Which lines below fall between the one containing "Keep writing the OpenSCAD" and the one containing "return np.where(corner, b"? Repeat them exactly, counting both of those lines, and add nothing else.

**Entries shown**.
--------------------------------

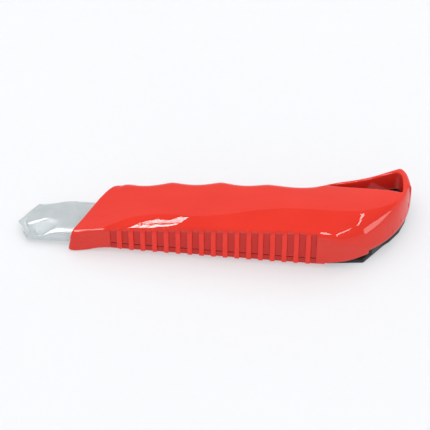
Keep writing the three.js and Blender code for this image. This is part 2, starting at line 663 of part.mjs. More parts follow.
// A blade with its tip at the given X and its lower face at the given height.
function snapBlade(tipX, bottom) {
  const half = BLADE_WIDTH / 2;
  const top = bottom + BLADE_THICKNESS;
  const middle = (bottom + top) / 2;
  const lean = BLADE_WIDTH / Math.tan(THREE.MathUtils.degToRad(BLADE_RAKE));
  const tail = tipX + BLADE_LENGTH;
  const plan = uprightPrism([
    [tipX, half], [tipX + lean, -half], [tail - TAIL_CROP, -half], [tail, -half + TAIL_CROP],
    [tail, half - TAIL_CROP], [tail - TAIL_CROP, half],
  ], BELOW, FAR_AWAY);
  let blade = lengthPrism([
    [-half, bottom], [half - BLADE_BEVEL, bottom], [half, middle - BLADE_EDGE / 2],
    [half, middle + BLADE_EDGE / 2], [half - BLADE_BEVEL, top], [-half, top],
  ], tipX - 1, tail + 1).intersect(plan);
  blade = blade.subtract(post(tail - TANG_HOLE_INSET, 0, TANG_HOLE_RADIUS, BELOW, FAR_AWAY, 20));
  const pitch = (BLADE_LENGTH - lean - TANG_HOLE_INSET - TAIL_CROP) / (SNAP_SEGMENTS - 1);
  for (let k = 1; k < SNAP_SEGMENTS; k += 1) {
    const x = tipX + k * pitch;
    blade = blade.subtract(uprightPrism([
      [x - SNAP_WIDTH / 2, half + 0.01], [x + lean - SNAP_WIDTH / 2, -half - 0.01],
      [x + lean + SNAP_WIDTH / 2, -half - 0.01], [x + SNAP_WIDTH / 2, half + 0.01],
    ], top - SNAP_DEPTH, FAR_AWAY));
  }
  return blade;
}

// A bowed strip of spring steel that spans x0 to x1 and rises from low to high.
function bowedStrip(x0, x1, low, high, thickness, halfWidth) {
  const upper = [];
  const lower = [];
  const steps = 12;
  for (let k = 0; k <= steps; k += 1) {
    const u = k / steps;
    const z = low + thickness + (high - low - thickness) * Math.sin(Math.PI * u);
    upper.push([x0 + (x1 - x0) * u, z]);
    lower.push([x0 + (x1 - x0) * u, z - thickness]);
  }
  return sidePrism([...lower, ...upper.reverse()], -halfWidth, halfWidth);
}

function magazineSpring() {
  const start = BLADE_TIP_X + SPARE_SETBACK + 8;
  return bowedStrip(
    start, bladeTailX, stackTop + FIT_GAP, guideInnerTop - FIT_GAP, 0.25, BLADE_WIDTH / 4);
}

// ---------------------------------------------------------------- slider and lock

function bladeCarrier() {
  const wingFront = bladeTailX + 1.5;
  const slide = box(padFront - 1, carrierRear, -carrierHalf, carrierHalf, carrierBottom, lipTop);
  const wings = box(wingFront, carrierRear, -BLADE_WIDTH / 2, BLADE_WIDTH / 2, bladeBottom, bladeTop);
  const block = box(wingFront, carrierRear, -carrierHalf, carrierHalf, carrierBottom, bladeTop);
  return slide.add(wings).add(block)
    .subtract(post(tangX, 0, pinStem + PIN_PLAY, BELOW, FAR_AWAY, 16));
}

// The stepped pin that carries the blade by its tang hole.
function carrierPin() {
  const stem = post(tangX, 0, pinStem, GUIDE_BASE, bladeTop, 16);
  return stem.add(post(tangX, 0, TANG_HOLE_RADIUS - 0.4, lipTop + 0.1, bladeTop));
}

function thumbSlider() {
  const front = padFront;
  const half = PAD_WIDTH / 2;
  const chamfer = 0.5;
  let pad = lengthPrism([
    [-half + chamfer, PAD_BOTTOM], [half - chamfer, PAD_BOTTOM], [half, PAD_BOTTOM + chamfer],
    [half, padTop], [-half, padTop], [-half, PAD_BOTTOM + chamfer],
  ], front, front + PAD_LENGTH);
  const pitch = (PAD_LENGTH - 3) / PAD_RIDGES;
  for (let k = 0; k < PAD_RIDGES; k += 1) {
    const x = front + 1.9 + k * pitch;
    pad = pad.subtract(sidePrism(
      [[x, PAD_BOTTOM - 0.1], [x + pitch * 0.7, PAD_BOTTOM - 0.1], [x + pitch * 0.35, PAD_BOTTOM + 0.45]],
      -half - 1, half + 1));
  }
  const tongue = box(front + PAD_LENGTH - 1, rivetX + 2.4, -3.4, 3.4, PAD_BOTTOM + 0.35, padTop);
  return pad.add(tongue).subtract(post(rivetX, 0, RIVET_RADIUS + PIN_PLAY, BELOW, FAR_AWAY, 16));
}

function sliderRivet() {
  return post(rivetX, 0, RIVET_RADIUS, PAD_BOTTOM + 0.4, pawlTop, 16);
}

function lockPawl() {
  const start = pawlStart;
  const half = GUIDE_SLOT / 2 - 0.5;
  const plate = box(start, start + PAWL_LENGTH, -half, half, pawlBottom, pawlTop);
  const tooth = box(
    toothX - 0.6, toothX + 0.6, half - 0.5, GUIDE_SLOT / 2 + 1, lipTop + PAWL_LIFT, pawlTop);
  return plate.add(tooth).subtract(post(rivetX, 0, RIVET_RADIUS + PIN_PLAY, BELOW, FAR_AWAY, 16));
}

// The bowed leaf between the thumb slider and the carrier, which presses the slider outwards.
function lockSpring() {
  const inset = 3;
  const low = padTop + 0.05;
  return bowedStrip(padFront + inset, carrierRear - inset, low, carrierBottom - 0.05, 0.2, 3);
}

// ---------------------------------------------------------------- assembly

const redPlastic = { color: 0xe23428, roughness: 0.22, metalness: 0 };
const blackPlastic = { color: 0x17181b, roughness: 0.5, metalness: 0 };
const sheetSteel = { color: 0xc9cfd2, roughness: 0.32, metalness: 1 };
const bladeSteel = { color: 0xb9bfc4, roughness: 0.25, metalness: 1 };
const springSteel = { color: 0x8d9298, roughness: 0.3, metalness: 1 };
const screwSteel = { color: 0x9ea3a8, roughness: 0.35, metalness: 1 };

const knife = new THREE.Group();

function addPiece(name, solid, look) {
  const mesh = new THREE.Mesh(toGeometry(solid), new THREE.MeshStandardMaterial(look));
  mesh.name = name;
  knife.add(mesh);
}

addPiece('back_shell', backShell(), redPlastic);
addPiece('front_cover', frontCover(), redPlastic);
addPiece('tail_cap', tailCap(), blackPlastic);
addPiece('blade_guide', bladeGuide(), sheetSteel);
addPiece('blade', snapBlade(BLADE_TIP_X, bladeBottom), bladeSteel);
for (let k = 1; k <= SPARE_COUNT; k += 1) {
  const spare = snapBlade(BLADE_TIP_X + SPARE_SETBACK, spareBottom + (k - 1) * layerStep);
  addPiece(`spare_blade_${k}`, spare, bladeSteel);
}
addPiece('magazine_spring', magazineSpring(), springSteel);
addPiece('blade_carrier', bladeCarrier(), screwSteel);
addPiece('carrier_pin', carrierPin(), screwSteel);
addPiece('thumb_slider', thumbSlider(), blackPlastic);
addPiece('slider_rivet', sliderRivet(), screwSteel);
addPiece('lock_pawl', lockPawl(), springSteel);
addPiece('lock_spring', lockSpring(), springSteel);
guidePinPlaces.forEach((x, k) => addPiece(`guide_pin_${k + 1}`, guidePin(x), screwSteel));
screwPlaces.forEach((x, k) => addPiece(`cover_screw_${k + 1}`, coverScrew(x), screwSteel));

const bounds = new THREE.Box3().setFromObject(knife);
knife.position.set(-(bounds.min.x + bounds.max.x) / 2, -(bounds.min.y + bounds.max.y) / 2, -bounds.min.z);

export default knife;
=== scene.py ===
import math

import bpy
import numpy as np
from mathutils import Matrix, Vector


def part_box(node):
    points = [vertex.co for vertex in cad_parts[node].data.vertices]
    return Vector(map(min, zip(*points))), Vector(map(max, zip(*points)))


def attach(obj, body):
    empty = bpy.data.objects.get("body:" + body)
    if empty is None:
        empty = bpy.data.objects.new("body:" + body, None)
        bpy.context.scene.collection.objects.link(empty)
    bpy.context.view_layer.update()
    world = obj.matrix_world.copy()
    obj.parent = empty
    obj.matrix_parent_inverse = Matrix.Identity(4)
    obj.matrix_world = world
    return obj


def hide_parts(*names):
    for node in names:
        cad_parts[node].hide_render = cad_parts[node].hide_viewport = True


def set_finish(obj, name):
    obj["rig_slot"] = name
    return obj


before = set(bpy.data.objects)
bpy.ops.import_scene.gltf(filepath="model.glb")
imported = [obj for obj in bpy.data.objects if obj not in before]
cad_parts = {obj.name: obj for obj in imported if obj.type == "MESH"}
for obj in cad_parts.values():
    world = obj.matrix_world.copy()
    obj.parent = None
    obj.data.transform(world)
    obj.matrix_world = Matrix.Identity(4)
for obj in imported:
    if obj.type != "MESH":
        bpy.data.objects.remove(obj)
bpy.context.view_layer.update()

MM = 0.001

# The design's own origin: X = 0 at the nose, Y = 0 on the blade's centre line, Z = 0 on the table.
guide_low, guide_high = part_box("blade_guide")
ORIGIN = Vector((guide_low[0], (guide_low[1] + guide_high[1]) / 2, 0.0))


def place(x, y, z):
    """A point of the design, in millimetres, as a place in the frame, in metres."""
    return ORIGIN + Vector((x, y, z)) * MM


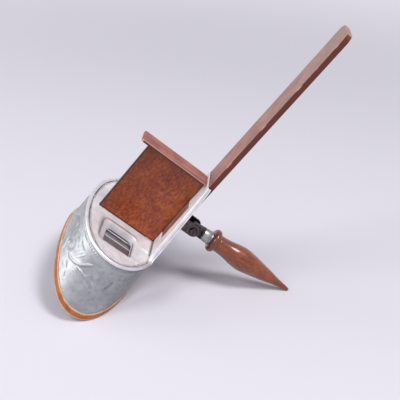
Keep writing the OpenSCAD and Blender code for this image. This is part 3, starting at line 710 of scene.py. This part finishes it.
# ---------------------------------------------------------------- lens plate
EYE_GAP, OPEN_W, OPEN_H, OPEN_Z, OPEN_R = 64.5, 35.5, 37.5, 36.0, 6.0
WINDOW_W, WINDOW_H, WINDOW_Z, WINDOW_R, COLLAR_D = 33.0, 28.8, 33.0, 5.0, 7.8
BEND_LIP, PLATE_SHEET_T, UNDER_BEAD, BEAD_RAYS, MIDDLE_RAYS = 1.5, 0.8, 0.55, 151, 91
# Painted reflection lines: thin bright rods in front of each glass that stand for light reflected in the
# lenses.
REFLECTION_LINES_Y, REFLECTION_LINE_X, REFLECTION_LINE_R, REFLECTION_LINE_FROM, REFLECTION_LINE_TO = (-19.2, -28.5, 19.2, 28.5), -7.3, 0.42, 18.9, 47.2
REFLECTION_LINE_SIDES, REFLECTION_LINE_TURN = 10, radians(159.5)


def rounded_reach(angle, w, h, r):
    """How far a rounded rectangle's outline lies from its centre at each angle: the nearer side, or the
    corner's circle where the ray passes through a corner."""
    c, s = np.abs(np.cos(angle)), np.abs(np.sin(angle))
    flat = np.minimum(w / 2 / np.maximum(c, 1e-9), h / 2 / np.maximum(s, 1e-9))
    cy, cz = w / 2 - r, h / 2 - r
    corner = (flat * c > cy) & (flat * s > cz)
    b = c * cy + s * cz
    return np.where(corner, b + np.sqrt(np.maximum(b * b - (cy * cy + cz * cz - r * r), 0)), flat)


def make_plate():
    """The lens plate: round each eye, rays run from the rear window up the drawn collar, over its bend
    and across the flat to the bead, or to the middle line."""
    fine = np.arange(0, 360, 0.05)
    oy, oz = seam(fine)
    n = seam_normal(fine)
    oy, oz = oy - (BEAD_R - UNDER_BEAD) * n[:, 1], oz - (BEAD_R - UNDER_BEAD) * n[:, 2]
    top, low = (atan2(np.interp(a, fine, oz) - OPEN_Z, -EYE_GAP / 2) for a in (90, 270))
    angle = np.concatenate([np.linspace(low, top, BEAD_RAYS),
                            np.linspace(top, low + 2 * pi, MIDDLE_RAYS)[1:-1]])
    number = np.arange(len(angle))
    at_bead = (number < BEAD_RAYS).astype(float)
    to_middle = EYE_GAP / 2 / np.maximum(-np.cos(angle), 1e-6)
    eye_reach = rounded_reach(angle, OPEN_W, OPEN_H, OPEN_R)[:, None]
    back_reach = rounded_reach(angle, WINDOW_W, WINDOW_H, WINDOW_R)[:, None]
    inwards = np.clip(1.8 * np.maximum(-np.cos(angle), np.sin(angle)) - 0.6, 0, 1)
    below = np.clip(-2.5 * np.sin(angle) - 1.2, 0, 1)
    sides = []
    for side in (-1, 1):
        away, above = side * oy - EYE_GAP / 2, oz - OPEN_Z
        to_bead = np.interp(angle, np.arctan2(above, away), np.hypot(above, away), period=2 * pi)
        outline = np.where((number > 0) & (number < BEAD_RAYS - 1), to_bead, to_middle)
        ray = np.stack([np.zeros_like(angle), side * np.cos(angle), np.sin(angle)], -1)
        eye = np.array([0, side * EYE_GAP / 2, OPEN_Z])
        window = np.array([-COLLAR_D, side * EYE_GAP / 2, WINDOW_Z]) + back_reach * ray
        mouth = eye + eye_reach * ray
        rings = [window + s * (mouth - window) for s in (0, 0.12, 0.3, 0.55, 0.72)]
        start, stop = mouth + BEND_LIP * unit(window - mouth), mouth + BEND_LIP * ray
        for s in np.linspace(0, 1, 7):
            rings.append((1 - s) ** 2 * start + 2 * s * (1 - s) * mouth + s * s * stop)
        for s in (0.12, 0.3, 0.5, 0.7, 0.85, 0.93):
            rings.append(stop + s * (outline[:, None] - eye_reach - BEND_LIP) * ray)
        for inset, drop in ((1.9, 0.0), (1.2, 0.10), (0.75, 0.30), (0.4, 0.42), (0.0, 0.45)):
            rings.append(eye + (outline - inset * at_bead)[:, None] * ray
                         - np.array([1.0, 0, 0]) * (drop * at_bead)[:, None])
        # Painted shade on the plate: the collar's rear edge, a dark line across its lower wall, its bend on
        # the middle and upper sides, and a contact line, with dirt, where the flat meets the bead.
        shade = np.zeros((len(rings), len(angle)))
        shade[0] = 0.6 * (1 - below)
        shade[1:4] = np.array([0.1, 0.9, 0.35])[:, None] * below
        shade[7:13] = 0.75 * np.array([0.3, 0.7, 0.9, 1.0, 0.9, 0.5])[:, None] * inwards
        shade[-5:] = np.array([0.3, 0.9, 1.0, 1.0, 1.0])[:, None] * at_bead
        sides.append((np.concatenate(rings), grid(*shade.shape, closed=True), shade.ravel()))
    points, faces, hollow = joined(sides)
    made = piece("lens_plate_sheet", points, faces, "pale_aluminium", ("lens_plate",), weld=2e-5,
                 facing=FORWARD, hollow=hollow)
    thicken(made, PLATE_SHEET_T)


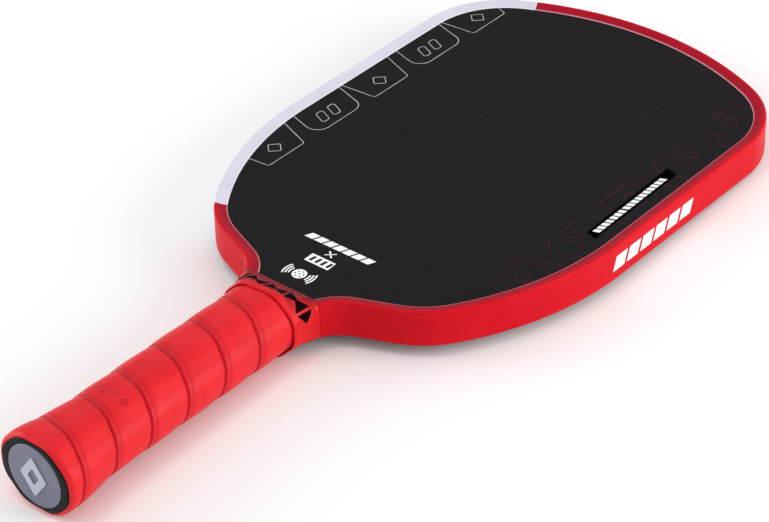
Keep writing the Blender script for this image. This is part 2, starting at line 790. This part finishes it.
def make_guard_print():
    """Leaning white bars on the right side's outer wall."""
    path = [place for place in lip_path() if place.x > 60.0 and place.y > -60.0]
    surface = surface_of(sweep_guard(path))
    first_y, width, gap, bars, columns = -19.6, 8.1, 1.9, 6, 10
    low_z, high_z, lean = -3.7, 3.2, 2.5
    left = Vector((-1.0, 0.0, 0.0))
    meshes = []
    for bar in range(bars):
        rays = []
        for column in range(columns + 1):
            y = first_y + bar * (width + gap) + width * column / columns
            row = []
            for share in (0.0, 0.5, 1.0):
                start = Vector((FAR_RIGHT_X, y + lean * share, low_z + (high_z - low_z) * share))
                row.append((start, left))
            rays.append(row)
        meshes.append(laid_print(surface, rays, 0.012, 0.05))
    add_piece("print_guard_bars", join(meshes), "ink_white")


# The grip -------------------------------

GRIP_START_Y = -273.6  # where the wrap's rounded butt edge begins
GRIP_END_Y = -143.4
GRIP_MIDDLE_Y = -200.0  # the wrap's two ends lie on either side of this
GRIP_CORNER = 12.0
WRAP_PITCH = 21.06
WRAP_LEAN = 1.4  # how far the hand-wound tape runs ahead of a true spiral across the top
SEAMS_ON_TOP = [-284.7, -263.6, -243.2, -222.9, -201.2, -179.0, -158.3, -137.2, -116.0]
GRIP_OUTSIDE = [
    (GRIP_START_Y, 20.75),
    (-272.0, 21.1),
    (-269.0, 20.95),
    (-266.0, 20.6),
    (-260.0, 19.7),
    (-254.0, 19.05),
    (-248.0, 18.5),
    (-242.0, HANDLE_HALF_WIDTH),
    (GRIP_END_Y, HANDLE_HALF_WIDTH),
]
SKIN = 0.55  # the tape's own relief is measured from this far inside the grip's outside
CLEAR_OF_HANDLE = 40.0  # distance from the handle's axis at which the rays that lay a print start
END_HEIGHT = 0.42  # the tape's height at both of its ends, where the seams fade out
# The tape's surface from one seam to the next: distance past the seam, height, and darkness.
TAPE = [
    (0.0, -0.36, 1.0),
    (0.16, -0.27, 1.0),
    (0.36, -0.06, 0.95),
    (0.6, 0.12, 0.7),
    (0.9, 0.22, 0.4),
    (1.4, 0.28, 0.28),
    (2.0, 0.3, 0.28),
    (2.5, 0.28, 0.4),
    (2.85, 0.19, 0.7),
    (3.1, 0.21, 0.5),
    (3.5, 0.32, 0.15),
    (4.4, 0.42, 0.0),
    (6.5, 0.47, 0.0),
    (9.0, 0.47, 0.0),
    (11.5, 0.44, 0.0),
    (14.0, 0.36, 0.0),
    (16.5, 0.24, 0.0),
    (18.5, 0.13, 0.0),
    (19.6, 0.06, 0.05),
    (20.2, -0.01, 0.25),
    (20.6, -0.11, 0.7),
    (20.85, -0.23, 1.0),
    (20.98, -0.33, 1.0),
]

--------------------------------

**Task solution**.
Keep writing the OpenSCAD and Blender code for this image. This is part 3, starting at line 710 of scene.py. This part finishes it.
# ---------------------------------------------------------------- lens plate
EYE_GAP, OPEN_W, OPEN_H, OPEN_Z, OPEN_R = 64.5, 35.5, 37.5, 36.0, 6.0
WINDOW_W, WINDOW_H, WINDOW_Z, WINDOW_R, COLLAR_D = 33.0, 28.8, 33.0, 5.0, 7.8
BEND_LIP, PLATE_SHEET_T, UNDER_BEAD, BEAD_RAYS, MIDDLE_RAYS = 1.5, 0.8, 0.55, 151, 91
# Painted reflection lines: thin bright rods in front of each glass that stand for light reflected in the
# lenses.
REFLECTION_LINES_Y, REFLECTION_LINE_X, REFLECTION_LINE_R, REFLECTION_LINE_FROM, REFLECTION_LINE_TO = (-19.2, -28.5, 19.2, 28.5), -7.3, 0.42, 18.9, 47.2
REFLECTION_LINE_SIDES, REFLECTION_LINE_TURN = 10, radians(159.5)


def rounded_reach(angle, w, h, r):
    """How far a rounded rectangle's outline lies from its centre at each angle: the nearer side, or the
    corner's circle where the ray passes through a corner."""
    c, s = np.abs(np.cos(angle)), np.abs(np.sin(angle))
    flat = np.minimum(w / 2 / np.maximum(c, 1e-9), h / 2 / np.maximum(s, 1e-9))
    cy, cz = w / 2 - r, h / 2 - r
    corner = (flat * c > cy) & (flat * s > cz)
    b = c * cy + s * cz
    return np.where(corner, b + np.sqrt(np.maximum(b * b - (cy * cy + cz * cz - r * r), 0)), flat)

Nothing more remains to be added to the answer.